Dabei wird zunächst übersehen - worauf in der Revisionsbeantwortung zutreffend hingewiesen wird - , daß § 19 BPGG keinen Ausschluß in der Bezugs- und Fortsetzungsberechtigung für einen Kostenträger für den Fall vorsieht, daß diesem (bereits) ein Anspruchsübergang nach § 13 BPGG zustand bzw er solche Ansprüche nach § 13 Abs 2 BPGG (durch Verständigung des Entscheidungsträgers) geltend machen hätte können. Daß § 76 ASGG, welcher die Prozeßnachfolge in Rechtsstreitigkeiten nach diesem Bundesgesetz regelt, für Ansprüche nach dem BPGG in seinem Abs 4 lediglich die sinngemäße Anwendung des § 19 Abs 3, nicht aber auch des § 13 BPGG anordnet, kann der Fortsetzungsberechtigung des Landes deshalb nicht entgegengehalten werden, weil § 76 ASGG ja nur die Fortsetzungsberechtigung hinsichtlich jener Ansprüche regelt, bezüglich derer dem Verstorbenen (selbst) die aktive Anspruchslegitimation zustand; da bei Eintritt der Legalzession dieser Anspruch bereits zu Lebzeiten vom Verstorbenen nicht mehr geltend gemacht werden konnte, bedurfte es im Rahmen der Bestimmungen über die Fortsetzungsberechtigung (nach Tod) diesbezüglich auch keiner besonderen Regelung bzw Erwähnung. Fehlt es nun an der Übermittlung einer solchen Verständigung nach § 13 Abs 2 BPGG, so war (zumal eine solche auch bis zum Todestag am nicht erfolgt war) die Betroffene (später Verstorbene) für den gesamten Pflegegeldanspruch aktiv allein klagelegitimiert (SSV-NF 11/32) und ist daher die Prozeßnachfolge des nunmehr als Kläger auftretenden Landes auch ausschließlich nach § 19 BPGG zu beurteilen. Wesentlich ist jedoch - worauf bereits weiter oben hingewiesen wurde - , daß eine Fortsetzungsberechtigung des Landes nach § 19 BPGG selbst im Falle einer stattgefundenen Legalzession nach § 13 BPGG jedenfalls bezüglich des Taschengeldes bestünde - was auch von der Revisionswerberin nicht in Abrede gestellt wird; da ihr in diesem Fall aber ebenfalls das gesamte Pflegegeld (teils gemäß § 13, teils gemäß § 19) zukäme, also in Summe nicht mehr als im Falle eines Gesamtüberganges nach § 19 BPGG, kann das gefundene Ergebnis nach Auffassung des Senates auch unter diesem Gesichtspunkt keineswegs (wie in der Revision formuliert) "nicht gerechtfertigt und vom Gesetzgeber nicht gewünscht" bezeichnet werden.

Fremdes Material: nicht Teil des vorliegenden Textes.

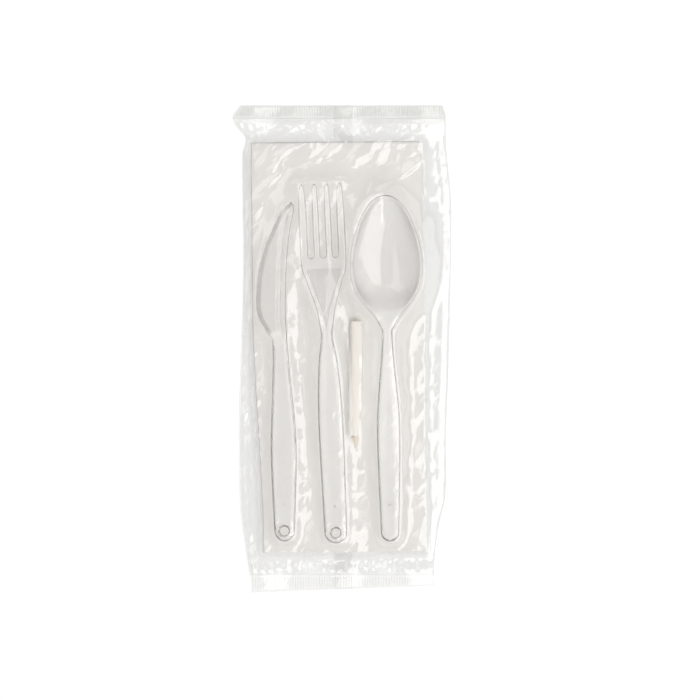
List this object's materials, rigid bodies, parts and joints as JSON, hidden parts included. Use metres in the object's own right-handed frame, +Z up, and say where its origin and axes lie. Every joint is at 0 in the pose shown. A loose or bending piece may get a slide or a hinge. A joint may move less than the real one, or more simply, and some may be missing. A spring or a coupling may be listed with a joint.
{
  "type": "disposable cutlery set in a film pack",
  "caption": "Flat clear film pack holding a clear plastic knife, fork and spoon and a sleeved toothpick on a folded paper napkin.",
  "frame": {"origin": "on the plane the pack lies on, under the middle of its outline", "axes": "+Y along the pack towards the blade and the tines, +X towards the spoon, +Z up from the plane it lies on"},
  "size_m": [0.1073, 0.2384, 0.0146],
  "materials": {
    "pack_film": "thin clear glossy film, softly creased",
    "napkin_paper": "soft two-ply tissue",
    "clear_polystyrene": "clear polished moulding",
    "sleeve_paper": "thin matt wrapping paper",
    "toothpick_wood": "plain unfinished wood"
  },
  "bodies": {
    "root": {"film_pack": "pack_film", "napkin": "napkin_paper", "knife": "clear_polystyrene", "fork": "clear_polystyrene", "spoon": "clear_polystyrene", "toothpick_sleeve": "sleeve_paper", "toothpick": "toothpick_wood"}
  },
  "joints": []
}
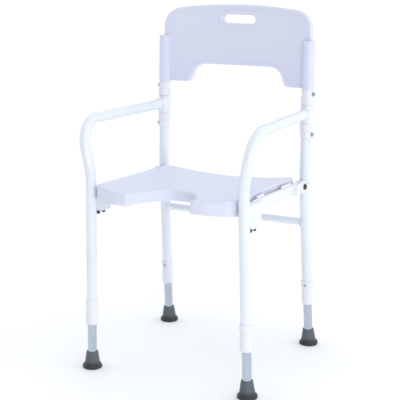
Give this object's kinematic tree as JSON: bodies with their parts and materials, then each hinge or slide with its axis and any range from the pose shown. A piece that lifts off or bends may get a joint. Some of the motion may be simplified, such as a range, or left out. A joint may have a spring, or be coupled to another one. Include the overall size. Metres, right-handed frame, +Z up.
{
  "type": "shower stool",
  "caption": "Shower seat with a cut-out contoured deck, curved backrest with hand slot, fixed arms, and four push-button adjustable legs on rubber feet.",
  "frame": {"origin": "on the floor, under the middle of the chair", "axes": "+Z up, the sitter faces -Y, +X is to the right as seen from the front"},
  "size_m": [0.4658, 0.455, 0.8648],
  "materials": {
    "powder_coat": "white gloss powder coat on aluminium tube",
    "white_fitting": "satin white moulded nylon",
    "seat_plastic": "fine-grained white blow-moulded polyethylene",
    "polished_tube": "bright anodised tube, drawn lengthwise",
    "grey_rubber": "dark slate-grey moulded rubber",
    "steel": "zinc-plated steel",
    "black_screw": "black oxide",
    "button_plastic": "smooth light-grey plastic",
    "bush_nylon": "natural nylon"
  },
  "bodies": {
    "frame": {"arm_tube_right": "powder_coat", "arm_tube_left": "powder_coat", "rear_upright_right": "powder_coat", "rear_upright_left": "powder_coat", "arm_sleeve_right": "white_fitting", "arm_sleeve_left": "white_fitting", "upper_collar_right": "white_fitting", "upper_collar_left": "white_fitting", "lower_collar_right": "white_fitting", "lower_collar_left": "white_fitting", "side_rail_right": "white_fitting", "side_rail_left": "white_fitting", "leg_tab_right": "powder_coat", "leg_tab_left": "powder_coat", "rail_clamp_right": "white_fitting", "rail_clamp_left": "white_fitting", "cross_tube": "powder_coat", "collar_bolts": "steel", "rivet_nuts": "steel", "rail_screws": "black_screw", "pivot_bolts": "black_screw", "backrest": "seat_plastic", "backrest_screws": "seat_plastic", "front_leg_collar_right": "white_fitting", "front_leg_collar_left": "white_fitting", "rear_leg_collar_right": "white_fitting", "rear_leg_collar_left": "white_fitting"},
    "seat": {"seat_panel": "seat_plastic", "seat_bushes": "bush_nylon", "seat_pads": "grey_rubber"},
    "front_leg_right": {"front_leg_tube_right": "polished_tube", "front_foot_right": "grey_rubber", "front_foot_washer_right": "steel"},
    "front_button_right": {"front_latch_button_right": "button_plastic"},
    "front_leg_left": {"front_leg_tube_left": "polished_tube", "front_foot_left": "grey_rubber", "front_foot_washer_left": "steel"},
    "front_button_left": {"front_latch_button_left": "button_plastic"},
    "rear_leg_right": {"rear_leg_tube_right": "polished_tube", "rear_foot_right": "grey_rubber", "rear_foot_washer_right": "steel"},
    "rear_button_right": {"rear_latch_button_right": "button_plastic"},
    "rear_leg_left": {"rear_leg_tube_left": "polished_tube", "rear_foot_left": "grey_rubber", "rear_foot_washer_left": "steel"},
    "rear_button_left": {"rear_latch_button_left": "button_plastic"}
  },
  "joints": [
    {"name": "seat_flip", "type": "hinge", "parent": "frame", "child": "seat", "pos_m": [0, 0.14185, 0.42961], "axis": [-1, 0, 0], "range_deg": [0, 84]},
    {"name": "front_leg_right_slide", "type": "slide", "parent": "frame", "child": "front_leg_right", "axis": [0.0239, 0.0099, -0.9997], "range_m": [0, 0.1]},
    {"name": "front_button_right_press", "type": "slide", "parent": "frame", "child": "front_button_right", "axis": [0.0002, -1, -0.0099], "range_m": [0, 0.002], "stiffness_N_per_m": 700},
    {"name": "front_leg_left_slide", "type": "slide", "parent": "frame", "child": "front_leg_left", "axis": [-0.0239, 0.0099, -0.9997], "range_m": [0, 0.1]},
    {"name": "front_button_left_press", "type": "slide", "parent": "frame", "child": "front_button_left", "axis": [-0.0002, -1, -0.0099], "range_m": [0, 0.002], "stiffness_N_per_m": 700},
    {"name": "rear_leg_right_slide", "type": "slide", "parent": "frame", "child": "rear_leg_right", "axis": [0.0159, 0.0835, -0.9964], "range_m": [0, 0.1]},
    {"name": "rear_button_right_press", "type": "slide", "parent": "frame", "child": "rear_button_right", "axis": [-0.0013, 0.9965, 0.0835], "range_m": [0, 0.002], "stiffness_N_per_m": 700},
    {"name": "rear_leg_left_slide", "type": "slide", "parent": "frame", "child": "rear_leg_left", "axis": [-0.0159, 0.0835, -0.9964], "range_m": [0, 0.1]},
    {"name": "rear_button_left_press", "type": "slide", "parent": "frame", "child": "rear_button_left", "axis": [0.0013, 0.9965, 0.0835], "range_m": [0, 0.002], "stiffness_N_per_m": 700}
  ]
}
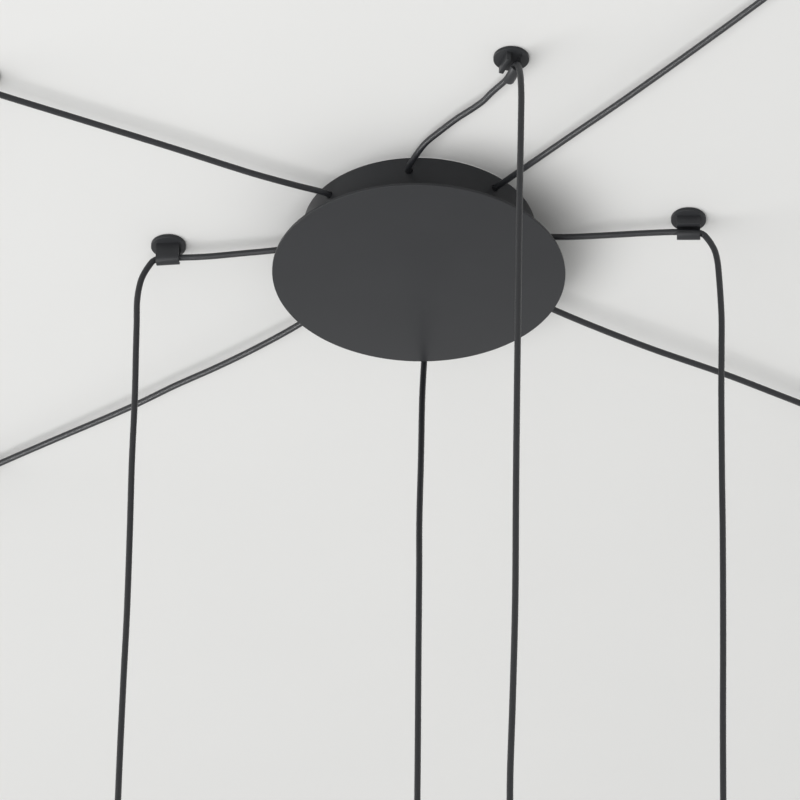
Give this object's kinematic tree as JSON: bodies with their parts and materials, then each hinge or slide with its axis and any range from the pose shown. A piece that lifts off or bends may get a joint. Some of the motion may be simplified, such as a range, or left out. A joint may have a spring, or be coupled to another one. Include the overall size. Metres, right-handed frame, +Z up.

Dies führt aber zum Ergebnis, daß zwar zufolge der Inanspruchnahme von Sozialhilfeleistungen durch die inzwischen verstorbene Irma K***** die Voraussetzungen für die Legalzession des § 13 BPGG vorgelegen wären, diese jedoch mangels Verständigung nach § 13 Abs 2 BPGG gegenüber dem hier beklagten Entscheidungsträger nicht eintreten und wirksam werden konnte, dieser Umstand jedoch - zumal die weiteren Voraussetzungen hiefür nicht (mehr) bestritten sind und auch aus § 76 ASGG nichts Gegenteiliges abgeleitet werden kann - dem Sozialhilfeträger als gleichzeitig überwiegendem Kostenträger nach § 19 BPGG bezüglich seiner bestrittenen Anspruchs- und Fortsetzungsberechtigung nach dieser letztgenannten Gesetzesstelle im Ergebnis jedoch nicht mit Erfolg entgegengehalten werden kann.

Aus allen diesen Erwägungen war der Revision daher ein Erfolg zu versagen.

Die Kostenentscheidung beruht auf § 77 Abs 1 Z 2 lit a ASGG iVm § 66 ASGG.